Your task
Take the lines from the beginning of the data below through the line holding "LEG_CLEARANCE = 0.15" and return exactly those.

Stored items from a collection
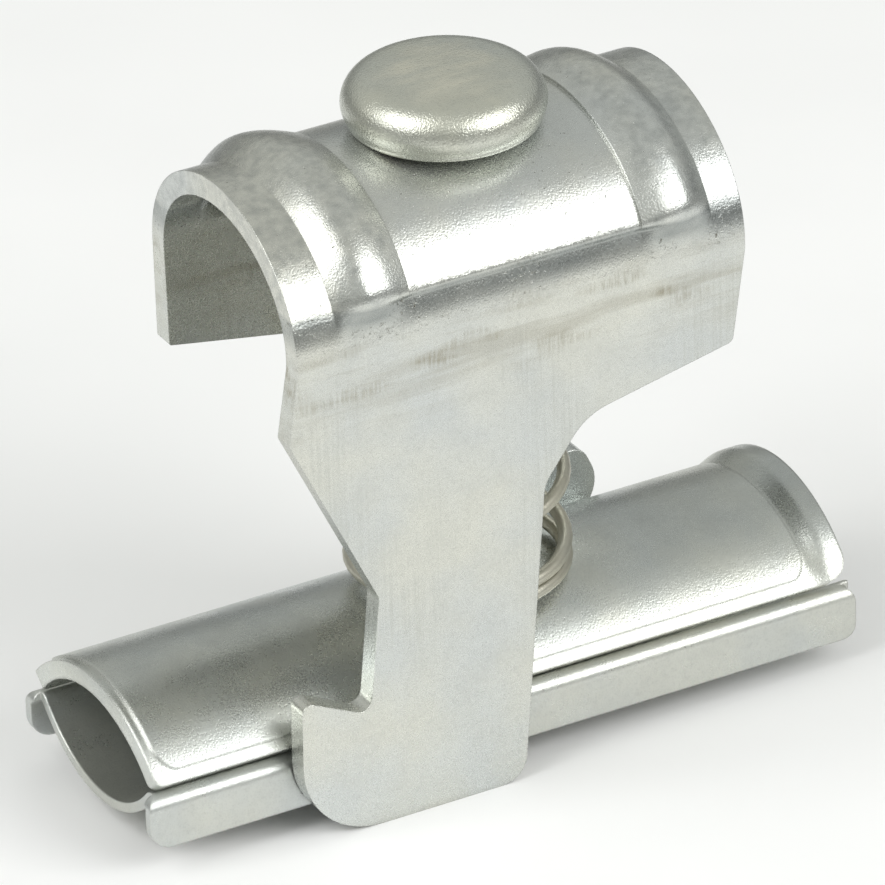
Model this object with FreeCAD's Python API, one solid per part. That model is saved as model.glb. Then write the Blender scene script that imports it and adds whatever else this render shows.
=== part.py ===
import FreeCAD, Part
import math
import os

# Shield connection clamp. Millimetres. X runs along the cables, -Y is the front, +Z is up.
# The feet stand on Z = 0. Each piece is drawn with the pin's axis at X = 0, Y = 0, and at the end
# all are moved along X, so that the origin lies below the middle of the plates' length.

# Plates' width, which the bracket's walls follow
PLATE_HALF_WIDTH = 7.9
LEG_CLEARANCE = 0.15

# Bracket: one folded sheet
SHEET = 1.45
WALL_INNER = PLATE_HALF_WIDTH + LEG_CLEARANCE
WALL_OUTER = WALL_INNER + SHEET
CROWN_HALF_LENGTH = 14.83
CROWN_SKEW = 0.037          # its ends lean in plan, more to the left at the front
CROWN_FOOT_Z = 31.5         # height where the crown's arch starts
CROWN_RISE = 7.4
RIB_RISE = 1.15             # how far the two ribs stand above the end bands
PANEL_RISE = 0.35
PANEL_HALF_LENGTH = 7.7
RIB_OUTER_X = 12.45
RIB_CREST_X = 10.2
RIB_FOOT_ANGLE = 7.0        # degrees above the arch's start, where the ribs have faded out
RIB_FULL_ANGLE = 25.0
PANEL_FOOT_ANGLE = 17.5     # the panel's lower border is a crisp step
PANEL_FULL_ANGLE = 20.5
RIB_STEP = 0.2              # from the rib down to the panel beside it
WALL_END_INSET = 1.28       # from the crown's end to the short wall end's lower corner
BACK_WALL_END_INSET = 0.38
WALL_END = (CROWN_HALF_LENGTH - WALL_END_INSET, 25.1)
BACK_WALL_END = (BACK_WALL_END_INSET - CROWN_HALF_LENGTH, 24.85)
WALL_BEND_DROP = 0.5        # how far below the crown's foot the wall ends bend
WALL_BEND_RADIUS = 3.0
SLOPE_START_X = 3.6         # where the wall's lower edge turns down into the leg
SLOPE_START_Z = 23.05
BACK_SLOPE_START_Z = 22.9
SLOPE_START_RADIUS = 4.0
LEG_CORNER_Z = 15.05
LEG_CORNER_X = -10.4
LEG_CORNER_RADIUS = 0.7
WALL_CORNER_REACH = 1.04    # how far the wall's other corner stands past the crown's end
WALL_CORNER = (-CROWN_HALF_LENGTH - WALL_CORNER_REACH, 26.6)
WALL_CORNER_RADIUS = 0.5
NOTCH_CORNER = (-11.2, 7.5)
HOOK_REACH_X = -15.85
HOOK_TOP_Z = 9.65
HOOK_TIP_RADIUS = 0.55
HEEL_RADIUS = 5.1
TOE_RADIUS = 1.7
LEG_EDGE_FOOT_X = -1.05
LEG_EDGE_TOP = (0.75, 19.3)
LEG_EDGE_TOP_RADIUS = 2.2
BACK_NOTCH = (11.1, 8.9)
BACK_NOSE = (12.4, 11.6)
BACK_NOSE_RADIUS = 1.2
BACK_BULGE = (14.24, 7.59)
BACK_BULGE_RADIUS = 2.4
BACK_HEEL_X = 10.2
BACK_HEEL_RADIUS = 3.5

# Pin
PIN_CLEARANCE = 0.075
SHANK_RADIUS = 2.5
NECK_RADIUS = 1.8
HEAD_RADIUS = 6.05
HEAD_FOOT_RADIUS = 5.75
HEAD_FOOT_EDGE = 0.4
HEAD_HEIGHT = 3.3
HEAD_EDGE = 1.85
HEAD_DOME = 0.15
TAIL_RADIUS = 2.9
TAIL_HEIGHT = 0.75
TAIL_EDGE = 0.4

# Spring
SPRING_OUTER_RADIUS = 6.85
WIRE = 0.85
ACTIVE_TURNS = 5.0
END_TURNS = 1.17
SPRING_START = -120.0       # degrees, where the bottom coil begins

# Contact plate: trough and two flanges
CONTACT_SHEET = 0.6
TROUGH_LOW_Z = 1.33
RIDGE_RADIUS = 0.9          # outside of the bend between trough and flange
RIDGE_TOP_Z = 5.05
FLANGE_FOOT_Z = 1.71
CONTACT_LEFT_X = -25.075
CONTACT_RIGHT_X = 22.725
TROUGH_SETBACK = 0.6        # how far the trough ends short of the flanges on the left
FLANGE_HEEL_RADIUS = 1.5
FLANGE_CORNER_RADIUS = 0.9

# Pressure plate: a saddle, its section an arc
SADDLE_RADIUS = 10.2        # outside, at the rim
SADDLE_SHEET = 1.15
SADDLE_SETBACK = 0.09       # how far its rims stand inside the contact plate's width
RIM_GAP = 0.05              # from its rims down to the contact plate's ridges
SADDLE_LEFT_X = -24.525
SADDLE_RIGHT_X = 22.275
FLARE_LENGTH = 1.55
FLARE_FLAT = 0.95
FLARE_RISE = 0.82
FLARE_RIM_SHARE = 0.4       # how much of the rise its rims take part in
PANEL_STEP = 0.15           # how far the long panel stands above the rim
RIM_WIDTH = 0.75
RIM_LEFT = 0.55
RIM_RIGHT = 2.4
RIM_CORNER_RADIUS = 1.4
SADDLE_RIGHT_CORNER = 1.5
SADDLE_LEFT_CORNER = 0.6

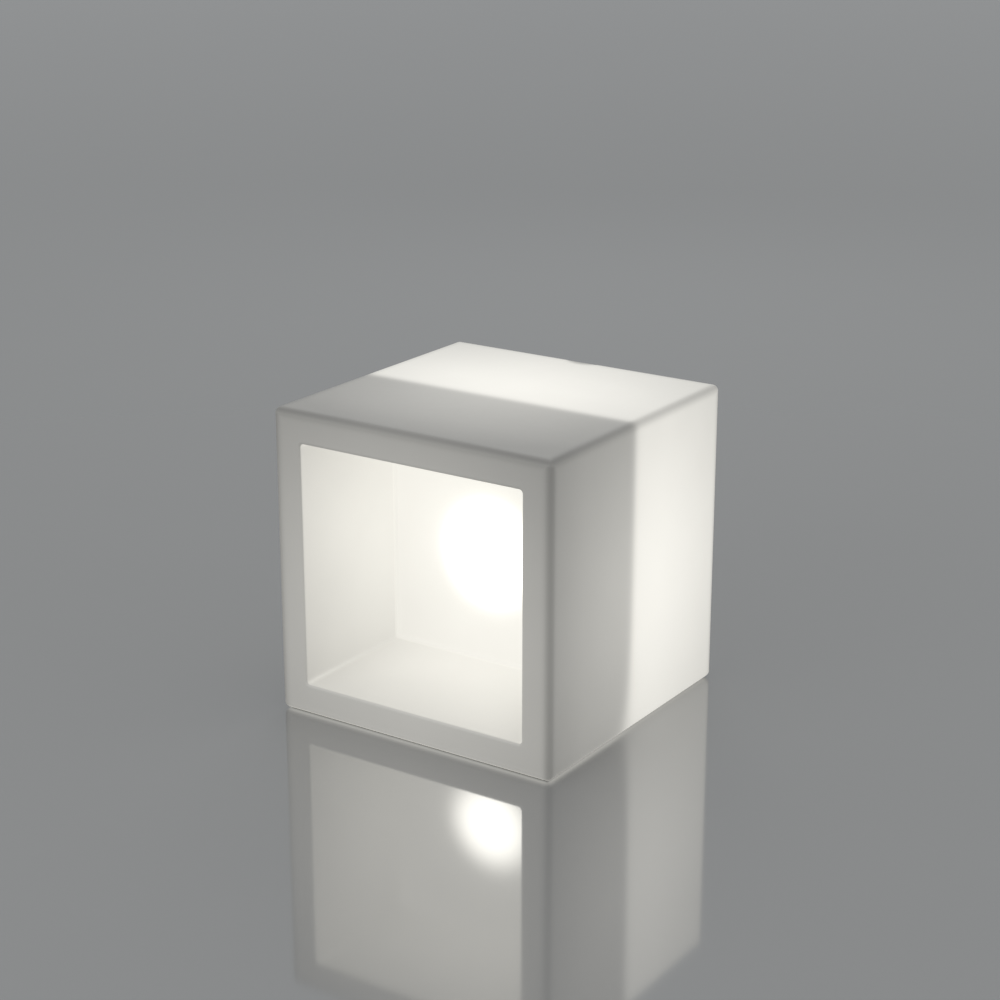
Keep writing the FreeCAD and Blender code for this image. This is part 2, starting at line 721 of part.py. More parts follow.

Written answer
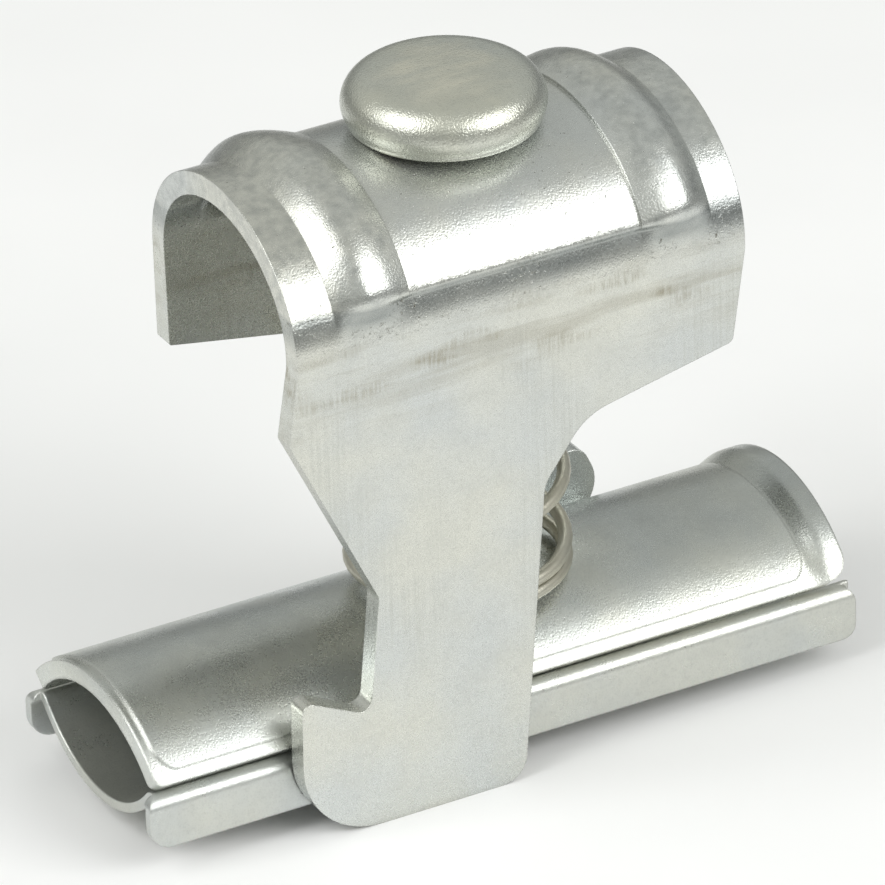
Model this object with FreeCAD's Python API, one solid per part. That model is saved as model.glb. Then write the Blender scene script that imports it and adds whatever else this render shows.
=== part.py ===
import FreeCAD, Part
import math
import os

# Shield connection clamp. Millimetres. X runs along the cables, -Y is the front, +Z is up.
# The feet stand on Z = 0. Each piece is drawn with the pin's axis at X = 0, Y = 0, and at the end
# all are moved along X, so that the origin lies below the middle of the plates' length.

# Plates' width, which the bracket's walls follow
PLATE_HALF_WIDTH = 7.9
LEG_CLEARANCE = 0.15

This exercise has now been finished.